The Greek word they used meaning ‘moved with compassion’ is esplanchnisthē, to be moved in the splanxna, the inward parts.

It strikes me there are two emotions we usually associate with the guts: love, as fluttering butterflies in the tummy, and disgust. Maybe when these two gut feelings come together, that’s what we call compassion. When you feel a deep love for someone but see them in a sickening situation, these combine and compel you to action, and that’s what we call compassion.

Compassion is painful because it’s the art of feeling another person’s pain and entering into it. I’m better at writing about compassion than being compassionate, so I’m preaching to myself here.

Then he said to his disciples, “The harvest is plentiful, but the labourers are few; therefore pray earnestly to the Lord of the harvest to send out labourers into his harvest.”
(Matthew 9:35-38)

Discipleship is apprenticeship.
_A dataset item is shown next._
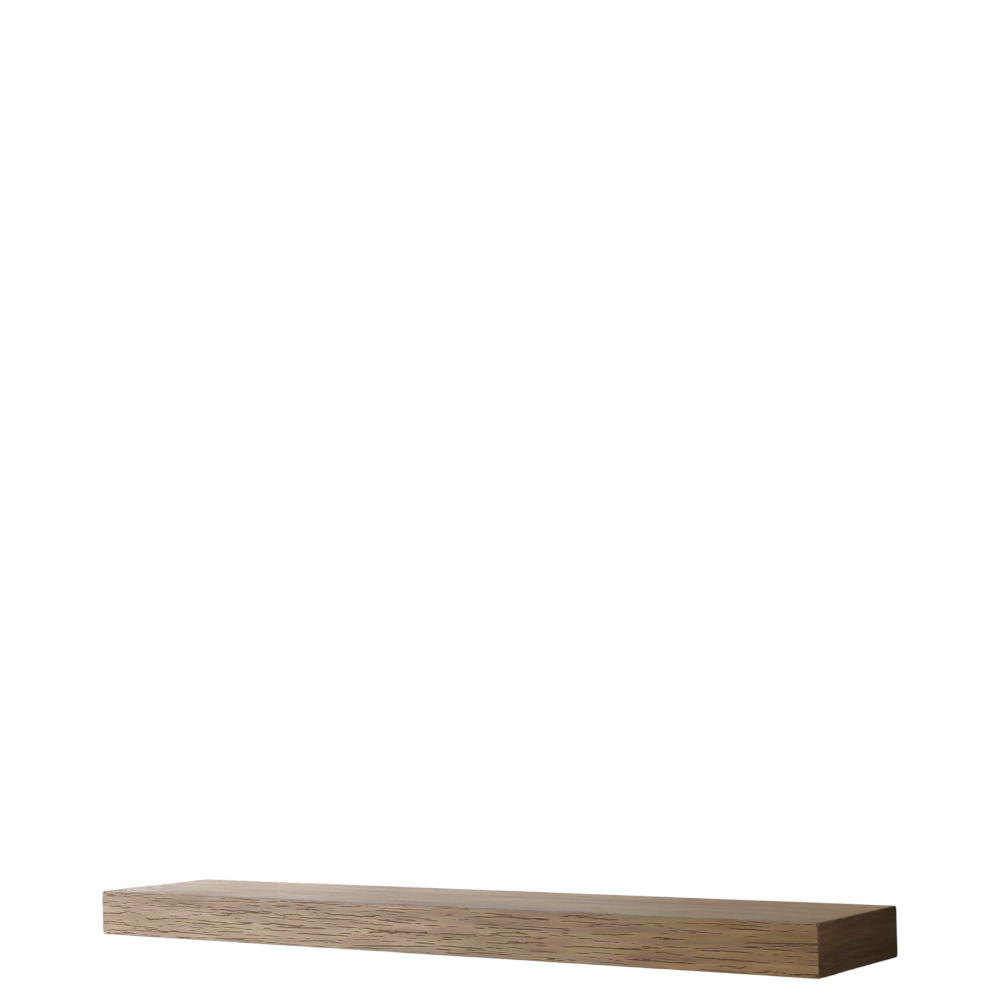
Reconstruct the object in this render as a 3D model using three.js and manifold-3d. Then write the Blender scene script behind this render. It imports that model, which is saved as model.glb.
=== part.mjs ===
// A hollow oak wall shelf and the hidden steel bracket that carries it.
// The shelf is a mitred box round a softwood core. It slides on to four rods that are welded to a plate
// on the wall, and two grub screws from below lock it there.
// Lengths are in millimetres. +X runs along the shelf and +Z is up. The wall is the plane y = 0, the
// shelf stands out from it towards -Y, and z = 0 is halfway up the shelf.

import * as THREE from "three";
import { ConvexGeometry } from "three/addons/geometries/ConvexGeometry.js";
import { RoundedBoxGeometry } from "three/addons/geometries/RoundedBoxGeometry.js";
import { mergeVertices } from "three/addons/utils/BufferGeometryUtils.js";
import Module from "manifold-3d";

const wasm = await Module();
wasm.setup();

// The box of five oak panels
const shelfLength = 914.4;
const shelfDepth = 177.8;
const shelfHeight = 50.8;
const panelThickness = 10;
const arrisRadius = 2;
const glueLine = 0.1;

// The softwood core: two rails along the shelf, with ribs between them
const frontRailDepth = 41;
const rearRailDepth = 28;
const rearRailClearance = 3.5; // between the plate and the rear rail, for the weld beads and the screw heads
const ribThickness = 18;

// The steel plate on the wall
const plateThickness = 6;
const plateEdgeGap = 1.4; // from the plate's long edges to the top and bottom panels
const plateEndGap = 42.2; // from each end of the plate to the end panel
const plateCornerRadius = 3;

// The rods that carry the shelf
const rodCount = 4;
const rodRadius = 6;
const rodSetIn = 105; // from the plate's end to the outer rod
const rodTipSetback = 27.8; // from the shelf's front face to the rods' tips
const rodTipChamfer = 1.5;
const weldLeg = 3;
const weldGap = 0.05; // between a bead and its rod
const weldThroatShare = 0.6; // how far the bead's face bulges, of its leg
const rodClearance = 0.4; // all round a rod in its bore
const boreEndClearance = 2; // past a rod's tip

// The screws that hold the plate to the wall
const studSpacing = 406.4; // between the inner two
const outerScrewSetIn = 25; // from the plate's end to the outer one
const wallScrewLength = 50;
const wallScrewRadius = 2.5;
const wallScrewPoint = 5;
const wallHeadRadius = 4.75;
const wallHeadRim = 0.3;
const wallHeadStandOut = 2.05; // of the head's top, from the front of the plate
const recessDepth = 1.8;
const recessWidth = 1.1;
const recessLength = 5;

// The nylon plugs round those screws
const plugRadius = 4;
const plugLength = 46; // from the collar's front to the tip
const plugCollarRadius = 6;
const plugCollarThickness = 1;
const plugHoleClearance = 0.25; // all round a plug in the plate
const screwClearance = 0.15; // all round a screw in its plug
const plugRidgeCount = 5;
const plugRidgePitch = 4.6;
const plugRidgeHeight = 0.35;
const plugNose = 2.5;
const plugSlotLength = 24;
const plugSlotWidth = 1;

// The grub screws that lock the shelf on its outer rods, and their brass inserts
const lockScrewRadius = 3;
const lockScrewLength = 12;
const lockScrewChamfer = 0.6;
const lockScrewGap = 0.3; // from its tip to the rod when the shelf is free to slide
const hexKeySize = 3; // across the flats
const hexSocketDepth = 3.5;
const lockScrewClearance = 0.08; // all round a grub screw in its insert
const insertRadius = 4;
const insertWall = 1; // of the rail between an insert and the rod's bore
const insertFlangeRadius = 4.8;
const insertFlangeThickness = 1;
const insertSeat = 0.15; // all round an insert in the rail
const accessHoleRadius = 4;

// How far a cutting piece runs past what it cuts, and how finely round pieces are divided
const overrun = 5;
const roundSides = 32;
const smallSides = 20;
const arrisSteps = 3;

// Places worked out from those sizes
const innerLength = shelfLength - 2 * panelThickness;
const innerHeight = shelfHeight - 2 * panelThickness;
const coreLength = innerLength - 2 * glueLine;
const coreHeight = innerHeight - 2 * glueLine;
const plateLength = innerLength - 2 * plateEndGap;
const plateHeight = innerHeight - 2 * plateEdgeGap;
const rodSpan = plateLength - 2 * rodSetIn;
const rodPitch = rodSpan / (rodCount - 1);
const rodPlaces = Array.from({ length: rodCount }, (_, i) => i * rodPitch - rodSpan / 2);
const rodTipY = rodTipSetback - shelfDepth;
const frontRailFront = panelThickness + glueLine - shelfDepth;
const frontRailBack = frontRailFront + frontRailDepth;
const rearRailBack = -(plateThickness + rearRailClearance);
const rearRailFront = rearRailBack - rearRailDepth;
const lockScrewY = (rearRailBack + rearRailFront) / 2;
const lockScrewTop = -(rodRadius + lockScrewGap);
const lockPlaces = [rodPlaces[0], rodPlaces[rodCount - 1]];
const insertBottom = -coreHeight / 2;
const insertLength = coreHeight / 2 - rodRadius - rodClearance - insertWall;
const outerScrewX = plateLength / 2 - outerScrewSetIn;
const wallScrewPlaces = [-outerScrewX, -studSpacing / 2, studSpacing / 2, outerScrewX];
const wallScrewHeadY = -(plateThickness + wallHeadStandOut);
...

Jesus was gutted with compassion, so urged his apprentices to pray with the same gut earnestness for the helpless crowds.

For Christ’s love compels us
(2 Corinthians 5:14)

So, pray with earnestness. Christ’s love compels us.

There’s something about prayer. When we pray, we connect with God’s heart. What moves His heart moves ours. He loves the world deeply, and because of that He’s deeply disgusted at the mess that assails us. In Jesus, God wades into the piss and the crud, and invites us to follow Him incarnating His hands and feet in this fallen world.

What’s more, as we act with God’s heart we come face to face with God in the guise of His image-bearing and broken children.

May I, and may you, be filled with the Spirit until His love compels us.